Starting at the line that contains "The build123d and Blender code for this object continues.", reproduce each line exactly up to and including the line that contains "1 for light that has come through glass". Reproduce nothing else.

Records with modeling code:
^^^^^^^^^^^^^^^^

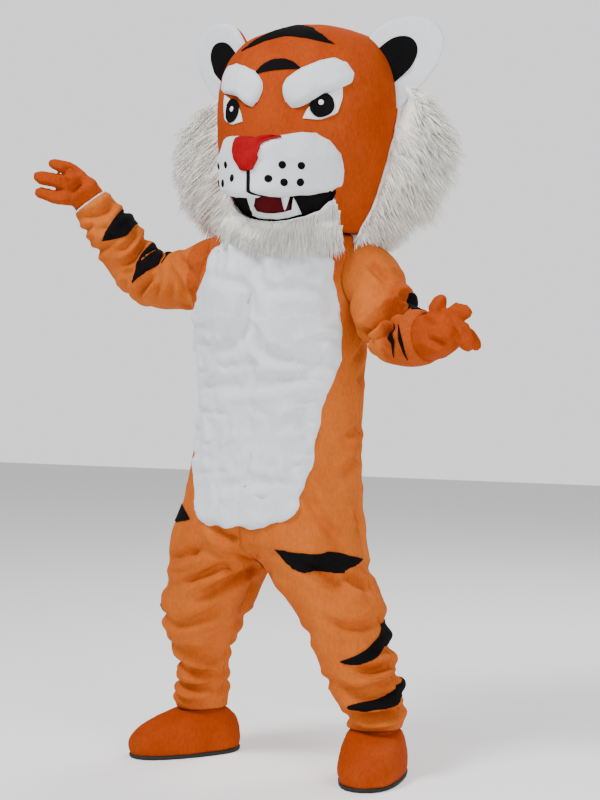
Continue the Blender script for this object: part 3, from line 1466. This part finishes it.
headShell = makeSoft("head_shell", "headPlush", name="head_cloth")
headTree = treeOf([headShell])
headCad = cadTreeOf(["head_shell"])
onHead = (headCad, headTree, limbs["head"])
paintMouth(headShell)
for side in ("left", "right"):
    makeSoft("brow_" + side, "whitePlush", sharp=80, seatOn=onHead, swell=0.0008, fits=0)
    makePatch("eye_" + side, "whiteFelt", *onHead, 0.006)
    makeSoft("ear_" + side, "whitePlush", sharp=70, swell=0.0008, fits=1)
    makeSoft("ear_back_" + side, "headPlush", sharp=70, fits=1)
    makeSoft("ear_inner_" + side, "blackPlush", levels=3, sharp=70, swell=0.0, fits=1)
    pupil = makeSoft("pupil_" + side, "blackPlush", sharp=70, seatOn=onHead, swell=0.0)
    makeGlint(side, pupil)
for node in ("stripe_brow", "stripe_forehead"):
    makePatch(node, "blackPlush", *onHead)
muzzle = makeSoft("muzzle", "whitePlush", sharp=75, seatOn=onHead, swell=0.0007)
nose = makeSoft("nose", "redPlush", sharp=80, seatOn=onHead, swell=0.0005)
scaledAbout(nose, faceBits["noseScale"], faceBits["noseFrom"])
standProud(nose, treeOf([muzzle]), faceBits["noseProud"], faceBits["ahead"])
evened(nose, 0.5, 2)
makeSoft("muzzle_line", "blackPlush", sharp=80, seatOn=onHead, swell=0.0)
makeDots(muzzle)
for node, finish in (("mouth_lining", "blackPlush"), ("tongue", "darkRedFelt"), ("teeth_lower", "whiteFelt"),
                     ("lip_piping", "whiteFelt"), ("fang_left", "whiteFelt"), ("fang_right", "whiteFelt")):
    makeSoft(node, finish, sharp=60, swell=0.0)
print("head dressed")

for node, kind, seed, downward in (("cheek_fur_left", "cheek", 11, 0.42),
                                   ("cheek_fur_right", "cheek", 12, 0.42), ("chin_fur", "chin", 13, 0.72)):
    furOver(node + "_locks", node, fur[kind], makeUnderfur(node), seed, downward)

bm = bmesh.new()
bm.from_mesh(headShell.data)
unpainted = [face for face in bm.faces if face.material_index != 1]
bmesh.ops.delete(bm, geom=unpainted, context="FACES")
underLip = asObject("under_lip", bm)
furOver("under_lip_locks", "chin_fur", fur["lip"], underLip, 17, 0.85)
bpy.data.objects.remove(underLip)

for side in ("left", "right"):
    makeSoft("foot_" + side + "_upper", "headPlush", sharp=60, swell=0.0008)
    makeSoft("foot_" + side + "_sole", "soleRubber", levels=1, sharp=50, swell=0.0)
for node, finish in (("zip_tape", "suitPlush"), ("zip_slider", "zipMetal"), ("zip_pull_tab", "zipMetal")):
    nodes[node].data.materials.clear()
    nodes[node].data.materials.append(finishes[finish])
makeZipTeeth()
print("feet and zip finished")
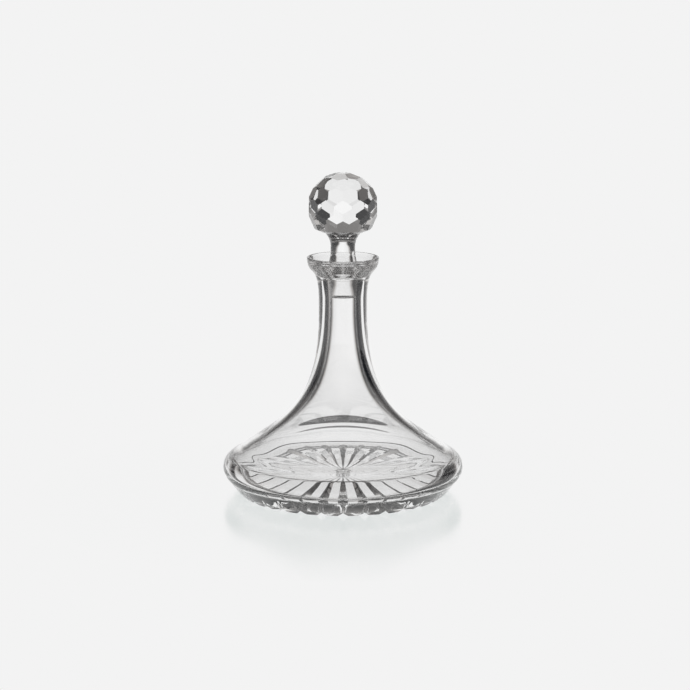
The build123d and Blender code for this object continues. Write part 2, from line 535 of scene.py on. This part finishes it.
way = add_node(room, "ShaderNodeTexCoord", {})
part = add_node(room, "ShaderNodeSeparateXYZ", {0: way.outputs["Generated"]})
around = add_node(room, "ShaderNodeMath", {0: part.outputs["X"], 1: part.outputs["Y"]},
                  operation="ARCTAN2")
around = add_node(room, "ShaderNodeMath", {0: around}, operation="DEGREES")
above = add_node(room, "ShaderNodeMath", {0: part.outputs["Z"]}, operation="ARCSINE")
above = add_node(room, "ShaderNodeMath", {0: above}, operation="DEGREES")
seen = add_node(room, "ShaderNodeLightPath", {})
through = add_node(room, "ShaderNodeMath", {0: seen.outputs["Transmission Depth"], 1: 1.0},
                   operation="MINIMUM")     # 1 for light that has come through glass

# towards the horizon and above it the screen is narrower for light that has come through
# glass, and downward the lit part of the table is wider for all light
narrow = add_node(room, "ShaderNodeMapRange", {
    "Value": above, "From Min": -9.0, "From Max": 3.0, "To Max": 0.9})
widen = add_node(room, "ShaderNodeMapRange", {
    "Value": above, "From Min": -26.0, "From Max": -44.0, "To Min": 1.0, "To Max": 0.55})
stretch = add_node(room, "ShaderNodeMath", {0: narrow, 1: through, 2: widen},
                   operation="MULTIPLY_ADD")
across = add_node(room, "ShaderNodeMath", {0: around, 1: stretch}, operation="MULTIPLY")

# brightness, or a share from 0 to 1, along one of the angles: (angle, value) stops
profiles = {
    # the screen, brightest in its middle, and the cards that darken its edges
    "screen": (across, ((-60, 0), (-31, .03), (-24, .42), (-18, .85), (0, .95), (16, .92),
                        (20, .70), (25, .30), (31, .04), (60, 0))),
    # the walls, brightest to the left and to the right in front
    "walls": (around, ((-180, .22), (-150, .20), (-118, .25), (-105, .55), (-90, .68),
                       (-77, .50), (-64, .08), (-50, .01), (50, 0), (66, .02), (84, .06),
                       (104, .14), (116, .50), (135, .70), (154, .50), (166, .24),
                       (180, .22))),
    # the table, less bright straight below and where the cards shade it
    "table": (above, ((-90, .55), (-62, .66), (-50, .78), (-38, .88), (-25, .88))),
    "shaded": (across, ((-180, .50), (-85, .50), (-50, .06), (-26, .07), (-19, 1), (19, 1),
                        (26, .05), (50, .04), (85, .50), (180, .50))),
    # the dark gap between the table and the screen
    "gap": (above, ((-20.2, 0), (-19.2, 1), (-15.3, 1), (-14.8, 0))),
    "gap_width": (around, ((-180, 0), (-13, 0), (-8, 1), (8, 1), (13, 0), (180, 0))),
    # two low screens, one to the left behind and one to the right in front, which keep the
    # glass clear when it is seen from its other sides
    "low_screens": (around, ((-180, 0), (-64, 0), (-58, .80), (-43, .80), (-38, 0), (112, 0),
                             (122, .55), (148, .55), (158, 0), (180, 0))),
    "low_heights": (above, ((-56, 0), (-46, 1), (-19, 1), (-14, 0))),
    # the dim ceiling, and how far the middle of the screen stands up in front of it
    "ceiling": (above, ((10, .08), (24, .20), (34, .04), (50, .04), (90, .08))),
    "taller": (around, ((-180, 0), (-28, 0), (-18, 1), (18, 1), (28, 0), (180, 0))),
}
profile = {}
for name, (angle, stops) in profiles.items():
    first, last = stops[0][0], stops[-1][0]
    share = add_node(room, "ShaderNodeMapRange", {
        "Value": angle, "From Min": first, "From Max": last})
    profile[name] = add_node(room, "ShaderNodeValToRGB", {0: share}, stops=[
        ((at - first) / (last - first), (value, value, value, 1)) for at, value in stops])

upright = add_node(room, "ShaderNodeMath", {0: profile["screen"], 1: profile["walls"]},
                   operation="ADD")
level = add_node(room, "ShaderNodeMath", {0: profile["table"], 1: profile["shaded"]},
                 operation="MULTIPLY")
table_end = add_node(room, "ShaderNodeMapRange", {
    "Value": above, "From Min": -30.0, "From Max": -16.0})
light = add_node(room, "ShaderNodeMix", {0: table_end, 2: level, 3: upright},
                 data_type="FLOAT")

dark_gap = add_node(room, "ShaderNodeMath", {0: profile["gap"], 1: profile["gap_width"]},
                    operation="MULTIPLY")
gap_light = 0.03
light = add_node(room, "ShaderNodeMix", {0: dark_gap, 2: light, 3: gap_light},
                 data_type="FLOAT")

low = add_node(room, "ShaderNodeMath", {0: profile["low_screens"], 1: profile["low_heights"]},
               operation="MULTIPLY")
light = add_node(room, "ShaderNodeMath", {0: light, 1: low}, operation="MAXIMUM")

# the screen and the walls fade into the ceiling from 8 to 16 degrees up, and the middle of
# the screen stands 18 degrees higher, or 4 for light that has come through glass
extra = add_node(room, "ShaderNodeMapRange", {"Value": through, "To Min": 18.0, "To Max": 4.0})
extra = add_node(room, "ShaderNodeMath", {0: profile["taller"], 1: extra},
                 operation="MULTIPLY")
rise = add_node(room, "ShaderNodeMath", {0: above, 1: extra}, operation="SUBTRACT")
rise = add_node(room, "ShaderNodeMapRange", {"Value": rise, "From Min": 8.0, "From Max": 16.0})
light = add_node(room, "ShaderNodeMix", {0: rise, 2: light, 3: profile["ceiling"]},
                 data_type="FLOAT")

# the camera itself sees a plain, pale room
light = add_node(room, "ShaderNodeMix", {
    0: seen.outputs["Is Camera Ray"], 2: light, 3: backdrop[0]}, data_type="FLOAT")

# the dark cards are blue-black, their soft edges warm, and the screen itself is neutral
tone = add_node(room, "ShaderNodeValToRGB", {0: light}, stops=[
    (0.0, linear("#0a0d12")), (0.12, linear("#636160")), (0.45, linear("#b6b3b1")),
    (0.85, linear("#ededed")), (1.0, linear("#ffffff"))])
glow = add_node(room, "ShaderNodeBackground", {"Color": tone})
add_node(room, "ShaderNodeOutputWorld", {"Surface": glow})

# ---- camera: a long lens, 1.7 m away and a little above the bottle ----

look_down = 11.024              # degrees
look_right = 0.055

camera = bpy.data.objects.new("camera", bpy.data.cameras.new("camera"))
bpy.context.scene.collection.objects.link(camera)
camera.location = (0, -1.6695, 0.441225)
camera.rotation_euler = (math.radians(90 - look_down), 0, math.radians(-look_right))
camera.data.sensor_width = 36
camera.data.lens = 113.33
camera.data.clip_end = 100
scene = bpy.context.scene
scene.camera = camera
scene.view_settings.view_transform = "Standard"
# light crosses many skins of glass on its way to the camera
scene.cycles.max_bounces = 24
scene.cycles.transmission_bounces = 24
scene.cycles.glossy_bounces = 24
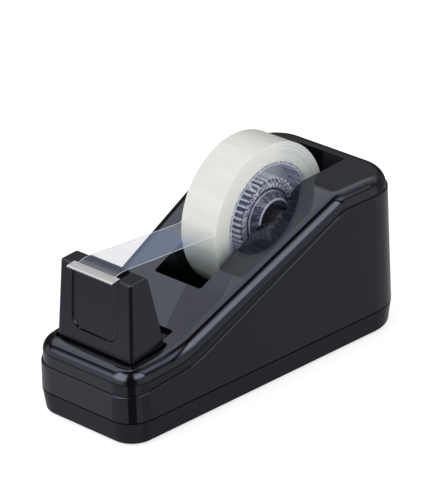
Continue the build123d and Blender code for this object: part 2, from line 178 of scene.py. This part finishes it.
# ---------------------------------------------------------------------------
# materials
# ---------------------------------------------------------------------------
def black_plastic(name, rough=0.07, spec=1.0, peel=0.02, recess=False):
    mat, nt = new_tree(name)
    tc = nt.nodes.new("ShaderNodeTexCoord").outputs["Object"]
    p = principled(nt, Base_Color=(0.0035, 0.0036, 0.0042, 1), IOR=1.5, Specular_IOR_Level=spec)
    p.inputs["Specular Tint"].default_value = (0.745, 0.785, 1.0, 1)
    n1 = noise(nt, tc, 26.0, 4.0, 0.6)
    r = ramp01(nt, n1.outputs["Fac"], 0.3, 0.75, rough - 0.012, rough + 0.022, "LINEAR")
    nt.links.new(r, p.inputs["Roughness"])
    n2 = noise(nt, tc, 900.0, 2.0, 0.5)
    n3 = noise(nt, tc, 90.0, 2.0, 0.5)
    h = val(nt, "ADD", val(nt, "MULTIPLY", n2.outputs["Fac"], 0.35), n3.outputs["Fac"])
    nt.links.new(bump(nt, h, peel, 0.0004), p.inputs["Normal"])
    if recess:
        # thin shadow line along the edge of the recess in the front face
        sp = nt.nodes.new("ShaderNodeSeparateXYZ")
        nt.links.new(tc, sp.inputs[0])
        qx = val(nt, "SUBTRACT", val(nt, "ABSOLUTE", sp.outputs[0]), 0.0120 - 0.0050)
        qz = val(nt, "SUBTRACT", 0.0375 + 0.0050, sp.outputs[2])
        cx, cz = val(nt, "MAXIMUM", qx, 0.0), val(nt, "MAXIMUM", qz, 0.0)
        away = val(nt, "SQRT", val(nt, "ADD", val(nt, "MULTIPLY", cx, cx), val(nt, "MULTIPLY", cz, cz)))
        away = val(nt, "ABSOLUTE", val(nt, "SUBTRACT", away, 0.0050))
        line = ramp01(nt, away, 0.00008, 0.00024, 0.12, 1.0)
        front = ramp01(nt, sp.outputs[1], -0.0600, -0.0590, 0.0, 1.0, "LINEAR")
        line = val(nt, "MAXIMUM", line, front)
        below = ramp01(nt, sp.outputs[2], 0.0630, 0.0634, 0.0, 1.0, "LINEAR")
        line = val(nt, "MAXIMUM", line, below)
        nt.links.new(val(nt, "MULTIPLY", line, spec), p.inputs["Specular IOR Level"])
    c1 = noise(nt, tc, 12.0, 3.0, 0.5)
    nt.links.new(mixcol(nt, c1.outputs["Fac"], (0.0030, 0.0031, 0.0036), (0.0044, 0.0045, 0.0052)), p.inputs["Base Color"])
    out(nt, p.outputs[0])
    return mat


def foam(name):
    mat, nt = new_tree(name)
    tc = nt.nodes.new("ShaderNodeTexCoord").outputs["Object"]
    p = principled(nt, Roughness=0.92, Specular_IOR_Level=0.25)
    v = nt.nodes.new("ShaderNodeTexVoronoi")
    v.inputs["Scale"].default_value = 1400.0
    nt.links.new(tc, v.inputs["Vector"])
    n1 = noise(nt, tc, 300.0, 5.0, 0.65)
    nt.links.new(mixcol(nt, n1.outputs["Fac"], (0.012, 0.012, 0.012), (0.045, 0.045, 0.047)), p.inputs["Base Color"])
    nt.links.new(bump(nt, v.outputs["Distance"], 0.7, 0.0004), p.inputs["Normal"])
    out(nt, p.outputs[0])
    return mat


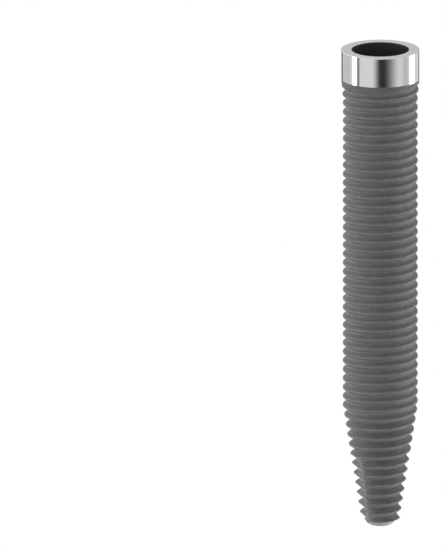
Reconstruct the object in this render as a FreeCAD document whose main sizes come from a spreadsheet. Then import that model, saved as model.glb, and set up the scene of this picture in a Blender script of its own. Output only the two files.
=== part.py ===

^^^^^^^^^^^^^^^^

**WRITTEN SOLUTION:**
The build123d and Blender code for this object continues. Write part 2, from line 535 of scene.py on. This part finishes it.
way = add_node(room, "ShaderNodeTexCoord", {})
part = add_node(room, "ShaderNodeSeparateXYZ", {0: way.outputs["Generated"]})
around = add_node(room, "ShaderNodeMath", {0: part.outputs["X"], 1: part.outputs["Y"]},
                  operation="ARCTAN2")
around = add_node(room, "ShaderNodeMath", {0: around}, operation="DEGREES")
above = add_node(room, "ShaderNodeMath", {0: part.outputs["Z"]}, operation="ARCSINE")
above = add_node(room, "ShaderNodeMath", {0: above}, operation="DEGREES")
seen = add_node(room, "ShaderNodeLightPath", {})
through = add_node(room, "ShaderNodeMath", {0: seen.outputs["Transmission Depth"], 1: 1.0},
                   operation="MINIMUM")     # 1 for light that has come through glass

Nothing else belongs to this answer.